In 2005, U2 was a headliner for the Live 8 concerts held to raise awareness about African poverty and pressure world leaders to cancel debt for the poorest African nations.
Calling America "my country," Bono said he's a fan of the United States despite its problems because of its contributions to the world.
"Your America is where Neil Armstrong takes a walk on the moon," Bono said. "Your America gave Europe the Marshall Plan. Your America gave the world the Peace Corps.
"America is not just a country, it's an idea, isn't it? It's a great and powerful idea. The idea that all men are created equal, that we are endowed by our Creator with certain unalienable rights. That among these are life, liberty and the pursuit of happiness."
Bono exhorted Americans to pledge to continue to help the world.
"America has so many great answers to offer," he said. "We can't fix all the world's problems, but the ones we can we must."
The Liberty Medal was established in 1988 to honor individuals or organizations whose actions represent the founding principles of the United States.

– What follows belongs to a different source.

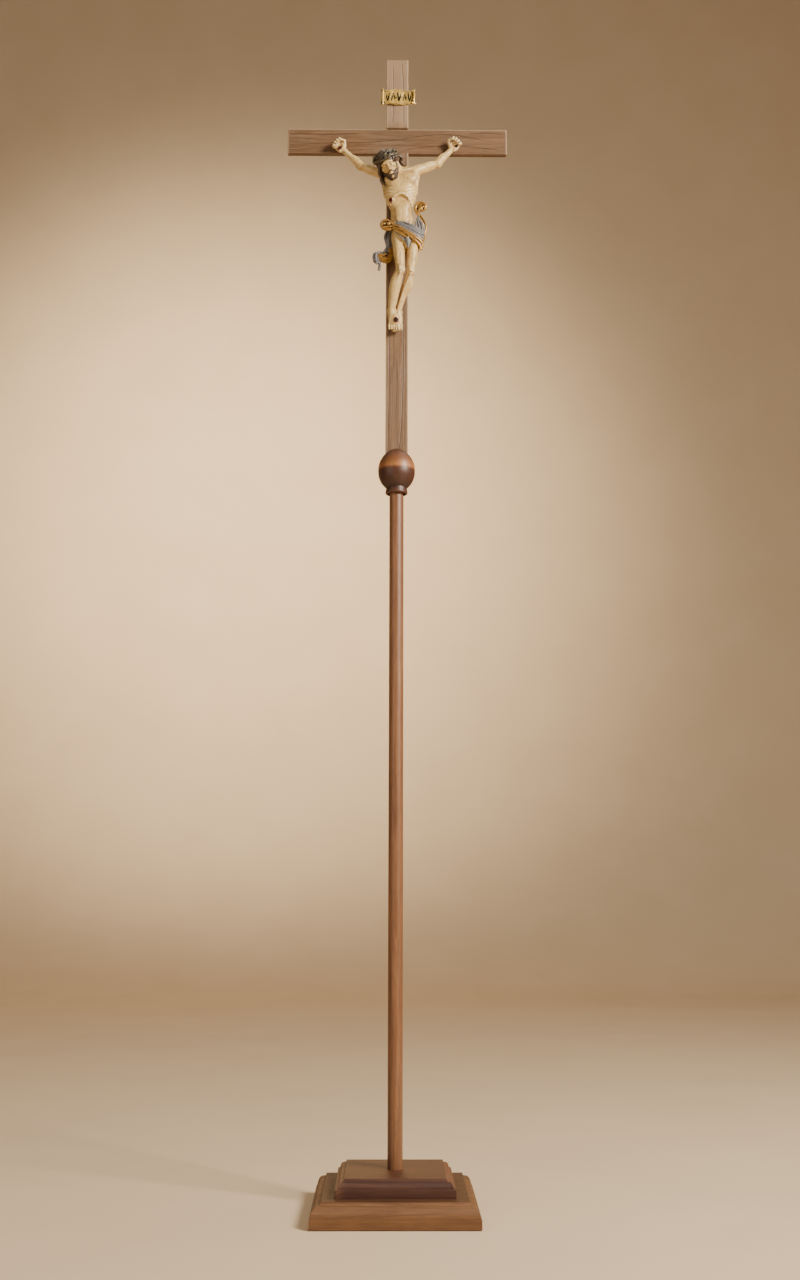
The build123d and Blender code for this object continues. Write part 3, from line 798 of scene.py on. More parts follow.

Last year, former presidents Bush and Bill Clinton won the medal for putting politics aside to help raise more than $1 billion for disaster relief efforts after Hurricane Katrina and the 2004 tsunami in southeast Asia. Previous winners have included Afghan President Hamid Karzai, former U.S. President Jimmy Carter and U.S. Supreme Court Justice Sandra Day O'Connor.
The medal was first awarded in 1989, and six recipients have subsequently won the Nobel Peace Prize.